AssignByLabelPass: Allocates streams based on StreamLabel attribute. Subgraphs with the same StreamLabel are allocated to the same stream, different StreamLabels get new streams. This allows upper-layer compilation optimizations (such as fusion Pass) to guide stream allocation by setting StreamLabel.
IndependentStreamPass: Allocates independent streams to subgraphs of independent engines (such as HCCL). Operators of independent engines need to exclusively occupy a stream and cannot reuse with other engines. Within the same independent engine, subgraphs with the same StreamLabel share streams.
AssignByDependencyPass: The most core stream allocation Pass. It allocates and reuses streams based on data dependency relationships between engine subgraphs. This Pass works as follows:
- Traverse all subgraphs without stream allocation
- Check if predecessor subgraphs have reusable streams
- Reuse if possible, otherwise allocate new stream
- Stream reuse requires three conditions: same scheduler_id, not independent engine/tagged stream, no engine conflict
NodeStreamUpdatePass: Maps subgraph-level stream allocation results to node level. Each node gets the stream_id of its belonging subgraph. Specifically, nodes with ATTR_NAME_RTS_LABEL_NODE attribute are allocated to parent stream (instead of subgraph stream), used to support control flow scenarios.
UpdateForParallelGroupPass: Reallocates streams to nodes based on PARALLEL_GROUP attribute. Nodes in the same parallel group are allocated to the same new stream. For HCOM operators, if the parallel group name is "-1" and has only one input, it tries to reuse the input node's stream.
AllReduceParallelPass: When hcom_parallel is enabled, allocates successor non-HCOM nodes of AllReduce operators to new streams, enabling AllReduce to execute in parallel with backward computation. This is a key optimization for training acceleration.
UpdateForSkippedEnginePass: Optimizes node stream allocation in skipped engine subgraphs. For patterns like NodeA(stream1) → Const(stream2) → NodeB(stream1), changes Const node's stream to stream1, reducing unnecessary synchronization events between two streams.
OptimizeIneffectiveMultiStreamPass: Topology optimization Pass, eliminating "nominally multi-stream but actually no parallel benefit" situations. If a node connects to another stream on all input/output directions, and no other nodes exist between input/output nodes on that stream, move the current node to that stream, reducing synchronization overhead.
4.1.2 Attached Stream Allocation
Attached Stream is an additional stream produced by a node besides the main stream. Some operators (such as SuperKernel) require multiple streams to execute different computation tasks. Attached stream allocation occurs after main stream allocation completes.

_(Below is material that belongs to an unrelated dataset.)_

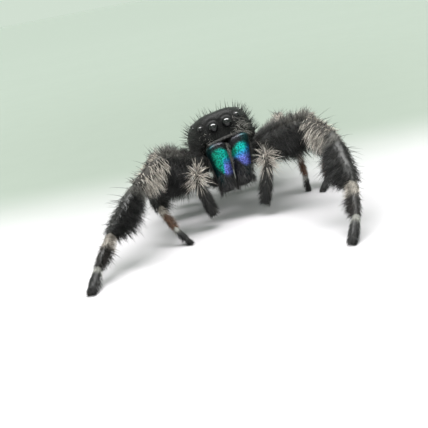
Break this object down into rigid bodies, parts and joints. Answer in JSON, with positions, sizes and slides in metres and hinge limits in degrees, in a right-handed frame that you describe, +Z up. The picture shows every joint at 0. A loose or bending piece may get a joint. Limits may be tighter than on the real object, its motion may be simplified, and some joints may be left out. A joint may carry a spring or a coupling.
{
  "type": "jumping spider",
  "caption": "Still, life-size jumping spider standing with its front legs spread wide, with black and grey hair, large front eyes and iridescent green jaws.",
  "frame": {"origin": "on the floor, at the middle of the box round the whole animal", "axes": "+Z up, the spider faces -Y, so its left side is at +X"},
  "size_m": [0.0172, 0.024, 0.0071],
  "materials": {
    "black_cuticle": "black cuticle, satin, with sparse bristles",
    "black_coat": "dense black hair, matt",
    "grey_coat": "pale grey hair over black cuticle",
    "abdomen_coat": "short black hair with pale spots",
    "iridescent_green": "iridescent green, blue and violet scales",
    "eye_lens": "polished black lens"
  },
  "bodies": {
    "root": {"abdomen": "abdomen_coat", "carapace": "black_cuticle", "chelicera_left": "iridescent_green", "chelicera_right": "iridescent_green", "eye_front_middle_left": "eye_lens", "eye_front_middle_right": "eye_lens", "eye_front_side_left": "eye_lens", "eye_front_side_right": "eye_lens", "eye_rear_middle_left": "eye_lens", "eye_rear_middle_right": "eye_lens", "eye_rear_side_left": "eye_lens", "eye_rear_side_right": "eye_lens", "leg_left_1_femur": "black_coat", "leg_left_1_metatarsus": "black_coat", "leg_left_1_patella": "grey_coat", "leg_left_1_tarsus": "black_coat", "leg_left_1_tibia": "black_coat", "leg_left_2_femur": "black_coat", "leg_left_2_metatarsus": "black_coat", "leg_left_2_patella": "grey_coat", "leg_left_2_tarsus": "black_coat", "leg_left_2_tibia": "black_coat", "leg_left_3_femur": "black_coat", "leg_left_3_metatarsus": "black_coat", "leg_left_3_patella": "grey_coat", "leg_left_3_tarsus": "black_coat", "leg_left_3_tibia": "black_coat", "leg_left_4_femur": "black_coat", "leg_left_4_metatarsus": "black_coat", "leg_left_4_patella": "grey_coat", "leg_left_4_tarsus": "black_coat", "leg_left_4_tibia": "black_coat", "leg_right_1_femur": "black_coat", "leg_right_1_metatarsus": "black_coat", "leg_right_1_patella": "grey_coat", "leg_right_1_tarsus": "black_coat", "leg_right_1_tibia": "black_coat", "leg_right_2_femur": "black_coat", "leg_right_2_metatarsus": "black_coat", "leg_right_2_patella": "grey_coat", "leg_right_2_tarsus": "black_coat", "leg_right_2_tibia": "black_coat", "leg_right_3_femur": "black_coat", "leg_right_3_metatarsus": "black_coat", "leg_right_3_patella": "grey_coat", "leg_right_3_tarsus": "black_coat", "leg_right_3_tibia": "black_coat", "leg_right_4_femur": "black_coat", "leg_right_4_metatarsus": "black_coat", "leg_right_4_patella": "grey_coat", "leg_right_4_tarsus": "black_coat", "leg_right_4_tibia": "black_coat", "mouthparts": "black_cuticle", "palp_left_arm": "grey_coat", "palp_left_bulb": "black_coat", "palp_right_arm": "grey_coat", "palp_right_bulb": "black_coat", "pedicel": "black_cuticle", "spinnerets": "black_coat", "sternum": "black_cuticle"}
  },
  "joints": []
}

AssignAttachedStreamPass gets attached stream information through ATTR_NAME_ATTACHED_STREAM_INFO or ATTR_NAME_ATTACHED_STREAM_INFO_LIST attribute, including stream count and reuse_key. Attached streams with the same reuse_key share the same stream, avoiding unnecessary stream creation.
After attached stream allocation completes, total stream count = main stream count + attached stream count.
4.2 Dynamic Shape Stream Allocation
Stream allocation strategy under dynamic shape is more conservative compared to static shape. By default, only one stream is allocated (single-stream mode). Multi-stream is only enabled when configuration allows. This is because dynamic shape graph structure is incomplete at compilation time, preventing precise dependency analysis.
flowchart LR
subgraph DynPassChain["Dynamic Shape Stream Allocation Strategy"]
direction TB
D1["AssignEnginesOwningStream<br/>Stream allocation by engine"]
D2{ac_parallel_enable?}
D2 -->|Yes| D3["AssignAicpuCanParallel<br/>AICPU parallel judgment"]
D2 -->|No| D4["AssignIndependentAicpuNode<br/>Independent AICPU node stream allocation"]
D3 --> D5["AssignWithReuse<br/>Stream reuse"]
D4 --> D5
D5 --> D6["AssignRemainSubgraphNeedAssignStream<br/>Remaining subgraph stream allocation"]
D6 --> D7["ReassignStreamByStreamLabel<br/>Label reallocation"]
end
D1 --> D2
D7 --> D8["Force main stream nodes<br/>Data/Variable/NetOutput/FILECONSTANT → stream 0"]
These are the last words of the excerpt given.